We were supposed to see each other Sunday afternoon again. But some changes in plans. He wanted to see me instead on the dates I agreed to meet up with Aussie, as he had some family obligations to take care of before then. His brother would arrive from the States on Labor Day. I took this as an opening to stage a fight. I needed to choose, and didn’t know how. So this was where the drama part happened. It was my way out. (Or, at least, I thought so). I must have rejected more than 20 of his calls that day. I finally muted my phone at 10PM, and decided to sleep early. By morning, I read some of the messages that came after I put my phone out of commission. And one of them left me, ern, speechless. He said the L-word. Argh. I’m not ready for the L-word. This is just all too much, too soon. By then, my little drama hour already backfired on me. I felt so guilty about giving him hell for something that wasn’t really a big deal. And I surely didn’t imagine that would coax the L-word out of him. Gah.

So, after asking about the Labor day bike plans, I made my peace with R, said sorry for acting crazy. I also decided to skip the bike ride altogether. I certainly was not in the mood to torture myself physically, given the emotional torture I was already putting myself through. He called me around 8AM, and invited me to join the welcome party for his brother. Uhm, not exactly the solution I wanted, but glad that the dilemma was resolved. I got out of having to say no to him, not knowing whether to tell him the truth or not. I got my easy way out. But why did I still have this nauseous feeling?

The party was at dinner, so I took the opportunity to clean up my wardrobe during the day. The pauses were spent thinking about Aussie. He still hasn’t called. And the truth is, if we didn’t have a prior agreement long before I saw R again, my heart is telling me to get out of our “date”. People tell me he’s probably just going to surprise me tomorrow. Unfortunately, that is a big possibility, knowing him.

Dinner time came, and so did meeting R’s family. I met his brother and parents for the first time. They were very nice to me, it actually made me even more uncomfortable. His friends were there again, so I didn’t feel left out at all.
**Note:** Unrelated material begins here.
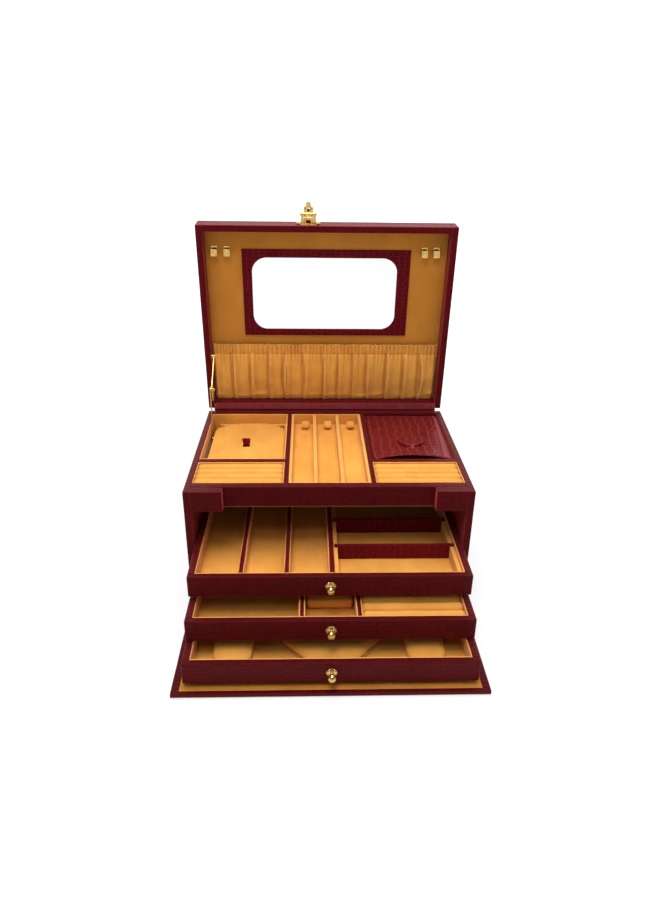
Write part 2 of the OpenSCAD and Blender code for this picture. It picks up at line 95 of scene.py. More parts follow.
def fill(nt, target, **values):
    """Sets a node's own settings and its sockets by name, with _ for a space."""
    for key, value in values.items():
        if hasattr(target, key):
            setattr(target, key, value)
        else:
            put(nt, value, target.inputs[key.replace("_", " ")])
    return target


def node(nt, kind, **values):
    return fill(nt, nt.nodes.new("ShaderNode" + kind), **values)


def new_material(name):
    mat = bpy.data.materials.new(name)
    mat.use_nodes = True
    return mat, mat.node_tree, mat.node_tree.nodes["Principled BSDF"]


def ramp(nt, source, stops):
    r = node(nt, "ValToRGB", Fac=source)
    while len(r.color_ramp.elements) < len(stops):
        r.color_ramp.elements.new(0.5)
    for element, (at, colour) in zip(r.color_ramp.elements, stops):
        element.position = at
        element.color = (*colour, 1)
    return r.outputs["Color"]


def mix(nt, factor, a, b, mode="MIX"):
    m = node(nt, "Mix", data_type="RGBA", blend_type=mode)
    for value, socket in ((factor, m.inputs[0]), (a, m.inputs[6]), (b, m.inputs[7])):
        put(nt, value, socket)
    return m.outputs[2]


def math_node(nt, operation, a, b=0.0):
    m = node(nt, "Math", operation=operation)
    put(nt, a, m.inputs[0])
    put(nt, b, m.inputs[1])
    return m.outputs[0]


def map_range(nt, value, **limits):
    return node(nt, "MapRange", Value=value, **limits).outputs["Result"]


def bump(nt, height, strength, distance, after=None):
    b = node(nt, "Bump", Strength=strength, Distance=distance, Height=height)
    if after is not None:
        put(nt, after, b.inputs["Normal"])
    return b.outputs["Normal"]


def cloudy(nt, where, **values):
    return node(nt, "TexNoise", Vector=where, **values).outputs["Fac"]


def voronoi(nt, where, feature, scale, randomness):
    return node(nt, "TexVoronoi", voronoi_dimensions="2D", feature=feature,
                Vector=where, Scale=scale, Randomness=randomness)


def object_place(nt):
    return node(nt, "TexCoord").outputs["Object"]


def scaled_uv(nt, sx, sy, wander=0.0, wander_scale=60.0):
    """The UV map stretched by sx and sy, and pushed about by noise so that rows aren't ruler straight."""
    out = node(nt, "UVMap", uv_map="UVMap").outputs["UV"]
    if wander:
        push = node(nt, "TexNoise", Vector=out, Scale=wander_scale, Detail=2.0).outputs["Color"]
        off = node(nt, "VectorMath", operation="MULTIPLY_ADD")
        for value, socket in zip((push, (wander, wander, 0), out), off.inputs):
            put(nt, value, socket)
        out = off.outputs[0]
    return node(nt, "Mapping", Vector=out, Scale=(sx, sy, 1)).outputs["Vector"]


def wear_and_highlight_mask(nt, low=0.35, high=0.95):
    """Wear and painted highlight: the mesh's edge values, broken up by noise."""
    edge = node(nt, "Attribute", attribute_name="edge").outputs["Fac"]
    patches = cloudy(nt, scaled_uv(nt, 1, 1), Scale=260.0, Detail=3.0)
    return map_range(nt, math_node(nt, "MULTIPLY", edge, patches), From_Min=low * 0.5, From_Max=high * 0.62)


def leather(name, base, light, groove, tile, rough, groove_mix, depth, specular=0.11, smooth=False, sheen=0.46):
    """Embossed leather: belly scales with grooves between, fine pebble grain, edges lighter as wear and painted
    highlight.
    """
    mat, nt, shader = new_material(name)
    plain = scaled_uv(nt, 1, 1)
    rows = scaled_uv(nt, 1 / tile[0], 1 / tile[1], wander=0.005)
    to_edge = voronoi(nt, rows, "DISTANCE_TO_EDGE", 1.0, DISORDER).outputs["Distance"]
    tint = voronoi(nt, rows, "F1", 1.0, DISORDER).outputs["Color"]
    pebbles = voronoi(nt, plain, "F1", 1150.0, 1.0).outputs["Distance"]
    cloud = cloudy(nt, plain, Scale=38.0, Detail=4.0, Roughness=0.6)
    colour = mix(nt, ramp(nt, cloud, grey((0.3, 0), (0.72, 1))), base, light)
    colour = mix(nt, 1.0, colour, ramp(nt, tint, grey((0.0, 0.90), (1.0, 1.10))), "MULTIPLY")
    line = ramp(nt, to_edge, grey((0.0, 1), (0.035, 0.75), (0.11, 0)))
    colour = mix(nt, math_node(nt, "MULTIPLY", line, groove_mix), colour, groove)
    # lighter red at the edges: wear and painted highlight
    worn_and_lit = tuple(min(1.0, c * 2.6 + 0.01) for c in light)
    colour = mix(nt, math_node(nt, "MULTIPLY", wear_and_highlight_mask(nt), EDGE_WEAR_AND_HIGHLIGHT), colour, worn_and_lit)
    raised = ramp(nt, to_edge, grey((0.0, 0), (0.16, 0.8), (0.5, 1)))
    normal = bump(nt, raised, 0.25 if smooth else 0.6, depth * MM)
    fill(nt, shader, Base_Color=colour, Normal=bump(nt, pebbles, 0.35, 0.10 * MM, normal),
         Roughness=map_range(nt, cloud, To_Min=rough - 0.06, To_Max=rough + 0.12),
         Specular_IOR_Level=specular, Specular_Tint=(1.0, 0.24, 0.26),
         Sheen_Weight=sheen, Sheen_Roughness=0.5, Sheen_Tint=(1.0, 0.14, 0.12))
    return mat


def suede(name, dark, light, edge, nap=900.0):
    """Suede or brushed cloth: blotches, short nap, edges lighter as wear and painted highlight, and painted
    shade that darkens it by a value on each vertex.
    """
    mat, nt, shader = new_material(name)
    blotch = cloudy(nt, scaled_uv(nt, 1, 0.6, wander=0.01, wander_scale=25.0),
                    Scale=26.0, Detail=5.0, Roughness=0.62)
    fibre = cloudy(nt, scaled_uv(nt, 1, 0.7), Scale=nap, Detail=3.0, Roughness=0.7)
    colour = mix(nt, ramp(nt, blotch, grey((0.32, 0), (0.7, 1))), dark, light)
    colour = mix(nt, 1.0, colour, ramp(nt, fibre, grey((0.3, 0.9), (0.7, 1.08))), "MULTIPLY")
    colour = mix(nt, math_node(nt, "MULTIPLY", wear_and_highlight_mask(nt, 0.2, 0.9), 0.5), colour, edge)
    # painted shade: the colour goes darker where the mesh's shade value is high
    deep = node(nt, "Attribute", attribute_name="deep").outputs["Fac"]
    colour = mix(nt, math_node(nt, "MULTIPLY", deep, 0.5), colour, (0.22, 0.075, 0.010))
    normal = bump(nt, blotch, 0.25, 0.5 * MM)
    fill(nt, shader, Base_Color=colour, Normal=bump(nt, fibre, 0.45, 0.12 * MM, normal), Roughness=0.93,
         Specular_IOR_Level=0.06, Sheen_Weight=SUEDE_SHEEN, Sheen_Roughness=0.45,
         Sheen_Tint=(1.0, 0.90, 0.74))
    return mat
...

His mom’s brother in law was sobrang laugh trip. He was already tipsy, and he started interviewing me. He asked how R and I met, where I lived, who my parents were etc. The funny part was that his eyes were on R and I almost the whole night. Everytime R and I would look at each other, talking with our eyes because there were lots of people around, he would call it out. “Oh, eyes to eyes na naman kayo. Parang me ibang meaning yan. Matinding pagmamahalan”. Hahaha.. Or “Oh, R, bakit nakahawak na naman ang kamay mo ha...” Or ”R, siya na ba ang iyong diwata?” And when we were eating, susubuan sana ako ni R. When the food was midway to my mouth, uncle caught us and called it out again. Laugh trip talaga. The whole thing wasn’t at all bad. But I was so nervous. Dalagang Pilipina ang dating. Hahaha. R brought me home after midnight, but we stopped by for coffee on the way home. Still more talking. Yeah, we talk a lot. And I like that. And I also like that he makes me laugh a lot. It was almost 3AM before I finally managed to catch some zzzzzzzzz’s. And hour and a half later, I was up. I packed my clothes for the dorm, and left for work about 2 hrs later. Hehe. I went back to bed after taking a bath, and sneaked 30 more minutes of sleep J

Tomorrow is the day that made me pick a fight with R. And I’m still praying that somehow, Aussie has changed his mind about meeting up.

And so maybe, even if I’m not acknowledging it, I already know who I’m choosing. But the thing is, my heart has always been stronger than my mind. And it has not done me any good so far. How am I supposed to know that this one is any different?! Argh.